Wayne Hemingway column

Wayne Hemmingway
Wayne Hemmingway

The late Dame Thora Hird once gave a brilliant quote. “I spent 10 years working in a grocery store...and I’ve played nearly all the customers I used to serve - maids, landladies, cleaners...”

The landladies of Morecambe were part of a little community when I was growing up. My nan, Ida , was part of it.

At 15 Thirlmere Drive where I was born, my nan always used to take in guests, turning our house into a bed and breakfast.

I remember this was the norm in Morecambe. Family homes on just about every street had B&B signs with ‘vacancies’ and ‘no vacancies’.

As a child it was perfectly normal for me to have breakfast with complete strangers.

Families were good at multi-tasking back then, making a bit of money out of visitors to the town, who got something in return by having a friendly place to stay while enjoying their holiday.

There were also proper guest houses in Morecambe, hundreds of them.

I remember the maids with French pinnies and many of these guest houses had cocktail bars in the basements.

It wouldn’t be unusual for about a dozen holidaymakers, who didn’t know each other but had all come to Morecambe for a week, to congregate at night around these 1960s cocktail bars.

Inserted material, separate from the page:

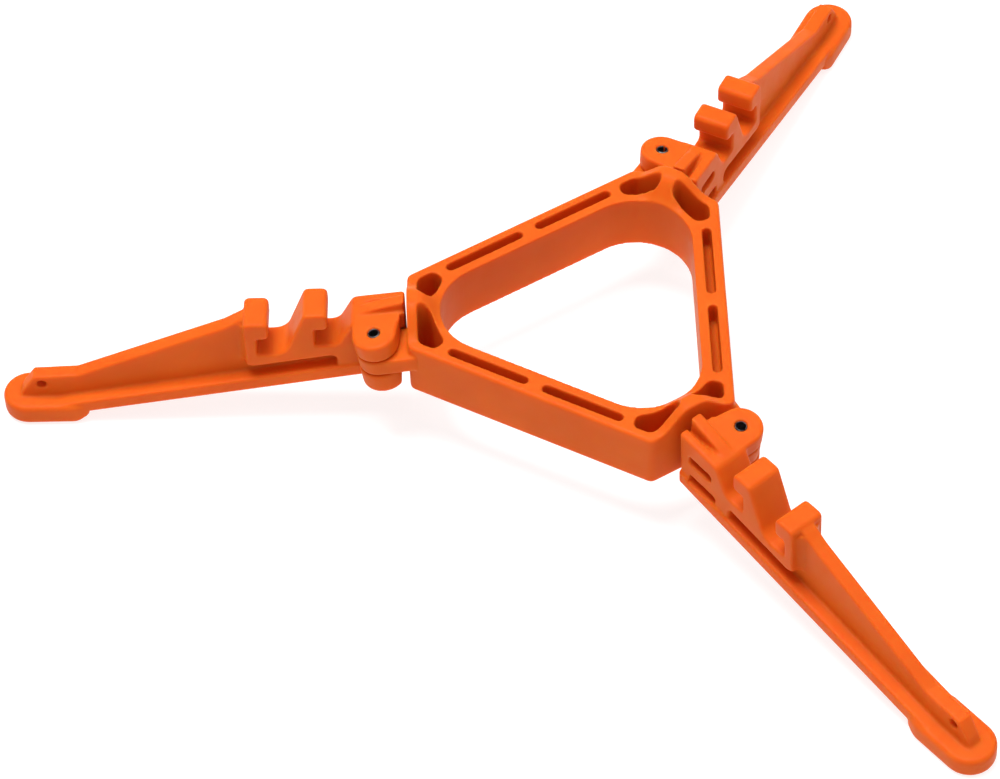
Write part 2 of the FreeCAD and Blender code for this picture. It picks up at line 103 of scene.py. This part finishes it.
# ---- leg ------------------------------------------------------------------
ROOT_START = 30.75
ROOT_TOP_END = 39.3
ROOT_FOOT = 41.9
BLOCK_HALF = 3.25
ROOT_FALL = -0.13
RIDGE_RISE = ((30.8, 1.7), (32.0, 1.5), (34.0, 1.2), (36.0, 0.8), (38.9, -0.1))
RIDGE = (-0.9, 1.2)
GROOVE = (-1.65, -0.9)
GROOVE_DEPTH = 1.3
GROOVE_FLOOR_END = 33.5
GROOVE_END = 37.6
SEAT_SMALL = 45.6
SEAT_SMALL_FLOOR = 17.0
HOOK_SMALL_NOSE = 43.3
HOOK_SMALL_UNDER = 20.8
HOOK_SMALL_TOP = 24.3
HOOK_SMALL_TOP_END = 47.1
SEAT_LARGE_START = 50.7
SEAT_LARGE = 55.25
SEAT_LARGE_FLOOR = 15.0
HOOK_LARGE_NOSE = 53.1
HOOK_LARGE_UNDER = 18.7
HOOK_LARGE_TOP = 22.3
BLOCK_END = 57.2
SLOPE = -0.175
FLANGE_HALF = 3.7
FLANGE_AT = 42.5
FLANGE_TOP = 12.1
FLANGE_BOTTOM = 9.5
RAIL_HEIGHT = 2.5
RECESS_START = 42.2
WEB_HALF = 1.3
WEB_RISE = ((56.2, 22.2), (57.9, 21.35), (59.0, 20.6), (60.6, 19.62))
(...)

I now notice there is a modern equivalent of the ‘family home turned guest house’. The website AirBnB is becoming more and more popular. People can advertise rooms or sometimes their entire houses as somewhere for visitors to stay.

Lauren Zawadzki, who works with us on the Vintage-by-the-Sea, has a friend who put her house on there two weeks ago. It’s now booked up for the summer, that proves the power of it.

We’ve been looking for places for our Vintage-by-the-Sea festival team to stay in Morecambe this September and have been impressed.

The Midland, of course, is the king of the castle. There aren’t many rooms left there for Vintage.

Ten of my team will be staying at Regent Caravan Park. It’s clean and well presented. That’s the main thing you want when you’re staying somewhere. You don’t want to feel grubby.

The Lothersdale looks pretty good, as do the Clarendon, Craigwell, Berkeley and Red Bank Farm.

I also see that Morecambe has lost the Broadway and the Elms.

I feel sad whenever places close, but you have to ask yourself, have they moved with the times?

Around the UK many who have opened boutique hotels to replace old-style hotels have done very well.

People’s expectations have become greater these days and if you don’t react to change then you just fade away.